Today, more than half the world's capital resides outside the United States, a fraction that is destined to rise significantly as Asia, Latin America, and other emerging markets continue to grow. While 2005 witnessed heavy inflows into foreign markets, this trend has more room to run.

In addition to the diversification benefits of investing in foreign markets, most foreign stock markets are more attractively priced than the U.S. market, with P/E ratios in Europe averaging around 13.

Foreign markets have done very well this past year, and they will continue to thrive in 2006. European stocks are up 15 percent to 20 percent in 2005, but the dollar's rise against the Euro offset about half the gain for U.S. investors. The Japanese market has surged on the hopes that the country's long, slow period is finally over. Still, I find Japanese stocks expensive. On the other hand, stocks in developing countries are on fire -- up 20 percent to 40 percent and more in dollar terms. They, too, will continue do well through next year.

Should investors in foreign stocks worry about the greenback? In the short run, it's hard to predict the dollar's exchange rate. In the long run, changes in currency values play a very small role in determining foreign stock returns. This is because stockholders have claims on real capital, whose value will change with inflation, the primary long-term determinant of exchange rates.

Energy Will Thrive

Many economists expect the U.S. economy to slow substantially in 2006 and some predict growth under 2 percent. But I'm not so sure.

Look at how well the consumer responded to the energy shock this past year. GDP growth in the fourth quarter is down from the torrid pace of the third quarter, but the fact that growth in the second half of the year exceeds 3 percent is quite impressive, especially given the disruptions of Katrina and record high oil prices.

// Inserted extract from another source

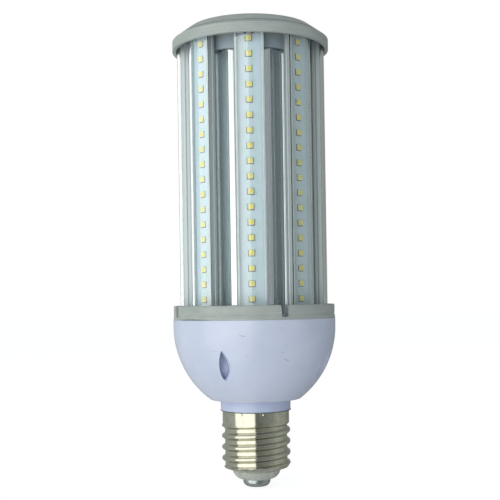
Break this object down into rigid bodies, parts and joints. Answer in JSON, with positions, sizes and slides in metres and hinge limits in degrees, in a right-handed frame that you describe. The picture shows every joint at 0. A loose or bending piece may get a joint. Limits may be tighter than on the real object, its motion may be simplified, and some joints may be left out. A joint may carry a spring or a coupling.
{
  "type": "corn led bulb",
  "caption": "Column-shaped LED lamp: rows of LEDs under clear covers round a finned core, vented white driver housing, flat cap and large screw base.",
  "frame": {"origin": "on the lamp's axis, at the upper edge of the screw shell, where the white housing begins", "axes": "+Z along the axis from the screw base to the cap; -Y out of the middle of the front LED column; X to the right when the front column is looked at"},
  "size_m": [0.093, 0.093, 0.2626],
  "materials": {
    "nickel_shell": "nickel plated, bright, worn",
    "contact_metal": "nickel plated, dull",
    "base_insulator": "light grey-green, matt, speckled",
    "housing_white": "white, glossy, lightly scuffed",
    "trim_grey": "grey, satin",
    "heat_sink": "extruded, satin, pale coating",
    "screw_steel": "zinc plated",
    "led_board": "white solder mask, satin",
    "led_phosphor": "yellow phosphor in a cream package",
    "clear_cover": "clear polycarbonate",
    "driver_board": "green laminate",
    "insulating_film": "dark violet-grey insulating film",
    "ferrite": "dark sintered ferrite",
    "winding_tape": "yellow film tape",
    "capacitor_sleeve": "shrunk sleeve",
    "choke_wire": "enamelled copper wire on a ferrite ring",
    "fuse_body": "ceramic-filled body",
    "varistor_coat": "blue epoxy dip",
    "film_capacitor": "moulded box",
    "black_package": "moulded epoxy",
    "live_wire": "insulated wire",
    "neutral_wire": "insulated wire",
    "plus_wire": "insulated wire",
    "minus_wire": "insulated wire",
    "jumper_wire": "insulated wire"
  },
  "bodies": {
    "root": {"centre_contact": "contact_metal", "base_insulator": "base_insulator", "screw_shell": "nickel_shell", "housing": "housing_white", "bottom_ring": "trim_grey", "heat_sink": "heat_sink", "top_cap": "trim_grey", "cap_screws": "screw_steel", "ring_screws": "screw_steel", "housing_screws": "screw_steel", "driver_screws": "screw_steel", "driver_board": "driver_board", "driver_sleeve": "insulating_film", "transformer_core": "ferrite", "transformer_winding": "winding_tape", "bulk_capacitors": "capacitor_sleeve", "choke": "choke_wire", "mains_fuse": "fuse_body", "varistor": "varistor_coat", "film_capacitor": "film_capacitor", "bridge_rectifier": "black_package", "power_switch": "black_package", "controller_chip": "black_package", "live_lead": "live_wire", "neutral_lead": "neutral_wire", "supply_lead_plus": "plus_wire", "supply_lead_minus": "minus_wire", "board_jumpers": "jumper_wire", "led_board_1": "led_board", "led_row_1": "led_phosphor", "clear_cover_1": "clear_cover", "led_board_2": "led_board", "led_row_2": "led_phosphor", "clear_cover_2": "clear_cover", "led_board_3": "led_board", "led_row_3": "led_phosphor", "clear_cover_3": "clear_cover", "led_board_4": "led_board", "led_row_4": "led_phosphor", "clear_cover_4": "clear_cover", "led_board_5": "led_board", "led_row_5": "led_phosphor", "clear_cover_5": "clear_cover", "led_board_6": "led_board", "led_row_6": "led_phosphor", "clear_cover_6": "clear_cover", "led_board_7": "led_board", "led_row_7": "led_phosphor", "clear_cover_7": "clear_cover", "led_board_8": "led_board", "led_row_8": "led_phosphor", "clear_cover_8": "clear_cover"}
  },
  "joints": []
}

I'm not implying that consumers are ignoring higher energy prices. In fact, I expect oil to stay about $50 a barrel or higher for the foreseeable future. Higher prices will lead to huge opportunities for firms engaged in energy conservation or searching for alternative energy sources.

Energy was the best performing sector of 2004 and 2005. But how about 2006? If history is your sole guide, energy could be headed for a slump. You see, energy was the best performing sector two years running in 1979 and 1980, only to be the worst performing sector in 1981.

But, in this case, history is not apt to repeat itself. Oil prices have not been driven up artificially the way they were a quarter century ago when the Arabs embargoed oil and sharply cut production. A fundamental increase in the demand for oil (read China and India and the developing world) will keep oil prices high and the sector will continue to do well in '06, although it's unlikely to be the top performer.

The Bottom Line

Of all major asset classes -- stocks, bonds, and real estate -- I prefer stocks hands-down.

As I've stated in previous columns, real estate has done well because long-term interest rates are still quite low. Although I don't expect rates to rise significantly from here, the increases already undertaken by the Fed means that financing has become more expensive. Housing is at or very near its peak.

Since I don't expect yields to go down (meaning bonds are not a good bet either), this leaves stocks as the asset of choice for long-term investors.